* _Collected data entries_
==============================
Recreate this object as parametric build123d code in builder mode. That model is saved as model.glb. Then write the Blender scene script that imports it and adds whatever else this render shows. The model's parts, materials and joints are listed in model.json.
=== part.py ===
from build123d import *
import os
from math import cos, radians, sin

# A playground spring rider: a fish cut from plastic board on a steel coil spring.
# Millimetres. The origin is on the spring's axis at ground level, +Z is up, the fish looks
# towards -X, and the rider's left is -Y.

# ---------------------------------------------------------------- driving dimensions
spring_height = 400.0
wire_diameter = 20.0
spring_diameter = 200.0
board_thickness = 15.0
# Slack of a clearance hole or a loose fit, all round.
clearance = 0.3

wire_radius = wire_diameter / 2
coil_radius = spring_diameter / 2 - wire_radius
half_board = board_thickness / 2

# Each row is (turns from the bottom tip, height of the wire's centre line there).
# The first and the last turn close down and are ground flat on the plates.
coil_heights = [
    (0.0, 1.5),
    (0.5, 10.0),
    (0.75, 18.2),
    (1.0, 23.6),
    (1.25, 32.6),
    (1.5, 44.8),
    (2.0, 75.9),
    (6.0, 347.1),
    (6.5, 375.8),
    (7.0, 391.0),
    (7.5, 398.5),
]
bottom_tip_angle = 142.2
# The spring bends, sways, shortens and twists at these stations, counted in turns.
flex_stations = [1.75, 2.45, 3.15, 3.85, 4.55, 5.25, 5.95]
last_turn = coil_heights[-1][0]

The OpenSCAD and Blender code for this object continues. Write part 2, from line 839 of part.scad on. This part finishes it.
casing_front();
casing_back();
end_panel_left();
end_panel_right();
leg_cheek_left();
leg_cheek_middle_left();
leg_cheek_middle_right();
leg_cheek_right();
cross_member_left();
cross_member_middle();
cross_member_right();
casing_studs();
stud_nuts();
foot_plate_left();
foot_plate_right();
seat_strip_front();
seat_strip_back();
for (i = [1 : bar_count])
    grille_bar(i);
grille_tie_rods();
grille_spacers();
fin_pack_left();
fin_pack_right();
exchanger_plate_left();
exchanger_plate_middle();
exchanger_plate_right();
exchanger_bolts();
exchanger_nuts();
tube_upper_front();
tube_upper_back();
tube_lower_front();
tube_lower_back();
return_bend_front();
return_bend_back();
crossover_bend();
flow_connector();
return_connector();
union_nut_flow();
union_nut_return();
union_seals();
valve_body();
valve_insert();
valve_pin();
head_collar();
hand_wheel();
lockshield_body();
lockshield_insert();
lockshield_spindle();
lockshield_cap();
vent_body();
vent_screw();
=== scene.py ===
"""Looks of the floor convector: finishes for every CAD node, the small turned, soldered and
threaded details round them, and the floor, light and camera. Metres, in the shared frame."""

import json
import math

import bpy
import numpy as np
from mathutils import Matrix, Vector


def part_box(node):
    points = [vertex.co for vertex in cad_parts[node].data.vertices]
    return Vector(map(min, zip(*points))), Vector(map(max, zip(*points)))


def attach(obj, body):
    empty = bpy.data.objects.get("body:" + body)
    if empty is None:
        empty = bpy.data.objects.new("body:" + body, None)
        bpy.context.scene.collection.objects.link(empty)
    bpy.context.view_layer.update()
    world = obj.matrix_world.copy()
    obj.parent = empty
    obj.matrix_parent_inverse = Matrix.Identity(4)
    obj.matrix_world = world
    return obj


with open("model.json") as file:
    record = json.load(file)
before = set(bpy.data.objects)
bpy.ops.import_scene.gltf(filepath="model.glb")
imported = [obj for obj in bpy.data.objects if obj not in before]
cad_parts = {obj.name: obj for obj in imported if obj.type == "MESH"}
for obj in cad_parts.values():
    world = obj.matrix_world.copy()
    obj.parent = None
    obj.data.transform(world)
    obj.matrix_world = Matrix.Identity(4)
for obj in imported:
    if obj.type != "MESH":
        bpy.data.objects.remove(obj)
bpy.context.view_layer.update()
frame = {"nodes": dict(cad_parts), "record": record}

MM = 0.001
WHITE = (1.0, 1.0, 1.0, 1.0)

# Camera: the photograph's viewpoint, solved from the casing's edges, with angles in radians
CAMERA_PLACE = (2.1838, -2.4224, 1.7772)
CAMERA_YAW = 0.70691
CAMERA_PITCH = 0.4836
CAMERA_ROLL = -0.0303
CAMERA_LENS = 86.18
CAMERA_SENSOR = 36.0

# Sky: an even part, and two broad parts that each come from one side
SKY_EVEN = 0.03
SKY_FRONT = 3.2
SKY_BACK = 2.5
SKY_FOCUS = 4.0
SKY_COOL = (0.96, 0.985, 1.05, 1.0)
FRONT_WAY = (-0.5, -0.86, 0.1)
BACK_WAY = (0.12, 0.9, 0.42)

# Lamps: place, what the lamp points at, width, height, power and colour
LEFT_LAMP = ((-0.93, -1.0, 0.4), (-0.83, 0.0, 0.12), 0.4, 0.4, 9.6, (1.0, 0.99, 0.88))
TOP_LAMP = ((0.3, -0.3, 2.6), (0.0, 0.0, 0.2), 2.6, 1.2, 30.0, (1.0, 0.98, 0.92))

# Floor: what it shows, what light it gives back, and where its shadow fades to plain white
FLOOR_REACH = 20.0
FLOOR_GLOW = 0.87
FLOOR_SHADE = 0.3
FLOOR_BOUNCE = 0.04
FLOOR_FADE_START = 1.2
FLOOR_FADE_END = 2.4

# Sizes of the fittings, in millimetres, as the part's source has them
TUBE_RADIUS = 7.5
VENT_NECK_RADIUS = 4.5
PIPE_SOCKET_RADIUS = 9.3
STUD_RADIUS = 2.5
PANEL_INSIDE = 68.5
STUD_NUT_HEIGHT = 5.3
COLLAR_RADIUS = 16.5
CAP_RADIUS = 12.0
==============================
* _What is needed_
Using the data above, transcribe the lines that run from the line with "The OpenSCAD and" to the line with "before = set(bpy.data.objects)", both ends kept, and output nothing else.

* _Final result_
The OpenSCAD and Blender code for this object continues. Write part 2, from line 839 of part.scad on. This part finishes it.
casing_front();
casing_back();
end_panel_left();
end_panel_right();
leg_cheek_left();
leg_cheek_middle_left();
leg_cheek_middle_right();
leg_cheek_right();
cross_member_left();
cross_member_middle();
cross_member_right();
casing_studs();
stud_nuts();
foot_plate_left();
foot_plate_right();
seat_strip_front();
seat_strip_back();
for (i = [1 : bar_count])
    grille_bar(i);
grille_tie_rods();
grille_spacers();
fin_pack_left();
fin_pack_right();
exchanger_plate_left();
exchanger_plate_middle();
exchanger_plate_right();
exchanger_bolts();
exchanger_nuts();
tube_upper_front();
tube_upper_back();
tube_lower_front();
tube_lower_back();
return_bend_front();
return_bend_back();
crossover_bend();
flow_connector();
return_connector();
union_nut_flow();
union_nut_return();
union_seals();
valve_body();
valve_insert();
valve_pin();
head_collar();
hand_wheel();
lockshield_body();
lockshield_insert();
lockshield_spindle();
lockshield_cap();
vent_body();
vent_screw();
=== scene.py ===
"""Looks of the floor convector: finishes for every CAD node, the small turned, soldered and
threaded details round them, and the floor, light and camera. Metres, in the shared frame."""

import json
import math

import bpy
import numpy as np
from mathutils import Matrix, Vector


def part_box(node):
    points = [vertex.co for vertex in cad_parts[node].data.vertices]
    return Vector(map(min, zip(*points))), Vector(map(max, zip(*points)))


def attach(obj, body):
    empty = bpy.data.objects.get("body:" + body)
    if empty is None:
        empty = bpy.data.objects.new("body:" + body, None)
        bpy.context.scene.collection.objects.link(empty)
    bpy.context.view_layer.update()
    world = obj.matrix_world.copy()
    obj.parent = empty
    obj.matrix_parent_inverse = Matrix.Identity(4)
    obj.matrix_world = world
    return obj


with open("model.json") as file:
    record = json.load(file)
before = set(bpy.data.objects)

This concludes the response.